🤖 AI Summary
This study investigates systematic biases in large language models (LLMs) when simulating human susceptibility to misinformation, revealing their limited ability to accurately replicate real-world belief formation and sharing behaviors. By prompting LLMs with individual-level characteristics from actual survey data and integrating survey simulation, linear regression, causal inference, and training data provenance analysis, the authors demonstrate that LLMs consistently overestimate the influence of attitudinal factors on beliefs and sharing while neglecting the role of social network structures. Although the models capture aggregate distributional trends, their excessive reliance on attitudinal cues and omission of structural social determinants lead to inflated explained variance and undermine behavioral realism. These findings highlight critical limitations in current LLM-based simulation approaches for modeling complex socio-cognitive phenomena.
📝 Abstract
Large language models (LLMs) are increasingly used as proxies for human judgment in computational social science, yet their ability to reproduce patterns of susceptibility to misinformation remains unclear. We test whether LLM-simulated survey respondents, prompted with participant profiles drawn from social survey data measuring network, demographic, attitudinal and behavioral features, can reproduce human patterns of misinformation belief and sharing. Using three online surveys as baselines, we evaluate whether LLM outputs match observed response distributions and recover feature-outcome associations present in the original survey data. LLM-generated responses capture broad distributional tendencies and show modest correlation with human responses, but consistently overstate the association between belief and sharing.
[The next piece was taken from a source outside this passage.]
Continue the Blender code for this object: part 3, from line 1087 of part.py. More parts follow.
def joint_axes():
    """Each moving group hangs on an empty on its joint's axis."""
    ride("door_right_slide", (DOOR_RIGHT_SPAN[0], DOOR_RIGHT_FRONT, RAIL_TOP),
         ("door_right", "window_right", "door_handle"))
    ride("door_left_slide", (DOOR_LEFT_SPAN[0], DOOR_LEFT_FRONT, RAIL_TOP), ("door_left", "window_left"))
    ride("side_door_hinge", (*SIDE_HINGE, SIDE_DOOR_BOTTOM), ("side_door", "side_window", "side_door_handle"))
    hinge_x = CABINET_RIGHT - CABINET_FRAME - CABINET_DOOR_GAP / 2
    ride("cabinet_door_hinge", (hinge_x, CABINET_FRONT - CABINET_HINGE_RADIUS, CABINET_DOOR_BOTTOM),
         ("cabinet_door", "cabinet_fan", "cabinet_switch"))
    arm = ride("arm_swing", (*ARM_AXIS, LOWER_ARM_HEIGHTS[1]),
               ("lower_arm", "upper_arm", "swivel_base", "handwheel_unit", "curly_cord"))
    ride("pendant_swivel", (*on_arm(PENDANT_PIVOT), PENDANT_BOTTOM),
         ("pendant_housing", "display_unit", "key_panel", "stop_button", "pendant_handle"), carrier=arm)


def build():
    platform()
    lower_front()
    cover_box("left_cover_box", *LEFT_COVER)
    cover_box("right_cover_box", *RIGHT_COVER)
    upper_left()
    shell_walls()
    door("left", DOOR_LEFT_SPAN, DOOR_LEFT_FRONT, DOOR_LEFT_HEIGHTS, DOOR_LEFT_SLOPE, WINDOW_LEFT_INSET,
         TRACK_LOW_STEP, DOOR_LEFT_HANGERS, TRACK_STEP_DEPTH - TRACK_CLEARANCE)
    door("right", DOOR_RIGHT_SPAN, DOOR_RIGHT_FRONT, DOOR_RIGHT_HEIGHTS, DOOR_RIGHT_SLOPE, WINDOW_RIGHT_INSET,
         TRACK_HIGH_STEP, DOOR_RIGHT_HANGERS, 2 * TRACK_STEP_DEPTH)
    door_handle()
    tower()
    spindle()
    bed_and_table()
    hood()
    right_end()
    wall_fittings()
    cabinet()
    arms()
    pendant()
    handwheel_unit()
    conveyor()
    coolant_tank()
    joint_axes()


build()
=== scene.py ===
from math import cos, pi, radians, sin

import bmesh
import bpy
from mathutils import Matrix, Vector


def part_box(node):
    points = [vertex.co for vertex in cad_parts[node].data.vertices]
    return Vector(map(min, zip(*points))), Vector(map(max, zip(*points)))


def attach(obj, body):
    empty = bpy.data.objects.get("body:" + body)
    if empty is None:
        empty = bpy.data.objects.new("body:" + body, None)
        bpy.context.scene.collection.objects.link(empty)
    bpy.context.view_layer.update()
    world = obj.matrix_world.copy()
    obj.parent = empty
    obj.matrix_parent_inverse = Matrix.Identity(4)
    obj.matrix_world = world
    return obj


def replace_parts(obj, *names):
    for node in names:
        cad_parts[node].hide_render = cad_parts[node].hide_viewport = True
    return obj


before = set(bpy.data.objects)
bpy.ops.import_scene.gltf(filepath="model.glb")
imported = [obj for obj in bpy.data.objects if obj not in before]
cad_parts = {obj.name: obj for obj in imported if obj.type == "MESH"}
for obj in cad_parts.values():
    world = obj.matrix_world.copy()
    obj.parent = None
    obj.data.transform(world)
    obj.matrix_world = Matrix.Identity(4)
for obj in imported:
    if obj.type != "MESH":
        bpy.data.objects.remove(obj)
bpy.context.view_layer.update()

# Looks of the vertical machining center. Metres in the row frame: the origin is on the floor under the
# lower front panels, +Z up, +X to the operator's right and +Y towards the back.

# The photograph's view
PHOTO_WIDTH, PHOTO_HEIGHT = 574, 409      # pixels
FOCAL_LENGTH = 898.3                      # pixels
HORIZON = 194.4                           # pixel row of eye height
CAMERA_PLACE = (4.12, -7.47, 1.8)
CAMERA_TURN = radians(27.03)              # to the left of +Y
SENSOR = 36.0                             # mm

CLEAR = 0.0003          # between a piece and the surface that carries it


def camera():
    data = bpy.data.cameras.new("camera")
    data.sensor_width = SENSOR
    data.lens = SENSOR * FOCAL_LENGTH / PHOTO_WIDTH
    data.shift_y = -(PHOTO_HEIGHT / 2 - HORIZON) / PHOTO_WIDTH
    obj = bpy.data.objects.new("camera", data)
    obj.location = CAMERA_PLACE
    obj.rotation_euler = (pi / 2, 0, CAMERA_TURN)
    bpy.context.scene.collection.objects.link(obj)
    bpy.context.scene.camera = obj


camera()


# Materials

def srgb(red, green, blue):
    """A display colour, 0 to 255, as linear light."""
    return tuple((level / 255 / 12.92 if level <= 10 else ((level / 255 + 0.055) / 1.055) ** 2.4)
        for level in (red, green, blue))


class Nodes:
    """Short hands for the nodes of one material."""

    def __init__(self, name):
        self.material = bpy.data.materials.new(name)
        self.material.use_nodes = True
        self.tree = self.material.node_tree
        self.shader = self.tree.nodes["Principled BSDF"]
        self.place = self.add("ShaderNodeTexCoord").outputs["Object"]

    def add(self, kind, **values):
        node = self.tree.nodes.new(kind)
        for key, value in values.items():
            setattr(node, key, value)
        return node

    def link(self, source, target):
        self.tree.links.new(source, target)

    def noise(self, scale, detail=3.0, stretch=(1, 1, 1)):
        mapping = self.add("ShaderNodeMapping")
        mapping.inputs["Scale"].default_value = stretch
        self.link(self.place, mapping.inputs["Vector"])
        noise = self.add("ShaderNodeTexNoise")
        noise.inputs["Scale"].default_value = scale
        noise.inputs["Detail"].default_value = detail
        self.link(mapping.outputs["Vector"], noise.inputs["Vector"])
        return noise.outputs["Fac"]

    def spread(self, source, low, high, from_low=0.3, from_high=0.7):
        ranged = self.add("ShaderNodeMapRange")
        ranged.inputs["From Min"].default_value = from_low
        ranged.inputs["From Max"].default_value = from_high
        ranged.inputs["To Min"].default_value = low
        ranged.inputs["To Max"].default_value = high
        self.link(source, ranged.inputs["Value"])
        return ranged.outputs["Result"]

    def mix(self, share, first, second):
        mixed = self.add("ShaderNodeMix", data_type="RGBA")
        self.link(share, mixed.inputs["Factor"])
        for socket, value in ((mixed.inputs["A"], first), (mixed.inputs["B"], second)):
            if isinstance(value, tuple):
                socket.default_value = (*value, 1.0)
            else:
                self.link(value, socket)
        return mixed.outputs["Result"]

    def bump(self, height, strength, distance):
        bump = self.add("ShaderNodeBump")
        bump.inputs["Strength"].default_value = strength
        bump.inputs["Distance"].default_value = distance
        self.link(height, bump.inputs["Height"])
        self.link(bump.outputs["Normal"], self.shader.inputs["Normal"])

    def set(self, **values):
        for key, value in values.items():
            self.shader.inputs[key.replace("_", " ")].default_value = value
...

Linear models fit to simulated responses exhibit substantially higher explained variance and place disproportionate weight on attitudinal and behavioral features, while largely ignoring personal network characteristics, relative to models fit to human responses. Analyses of model-generated reasoning and LLM training data suggest that these distortions reflect systematic biases in how misinformation-related concepts are represented. Our findings suggest that LLM-based survey simulations are better suited for diagnosing systematic divergences from human judgment than for substituting it.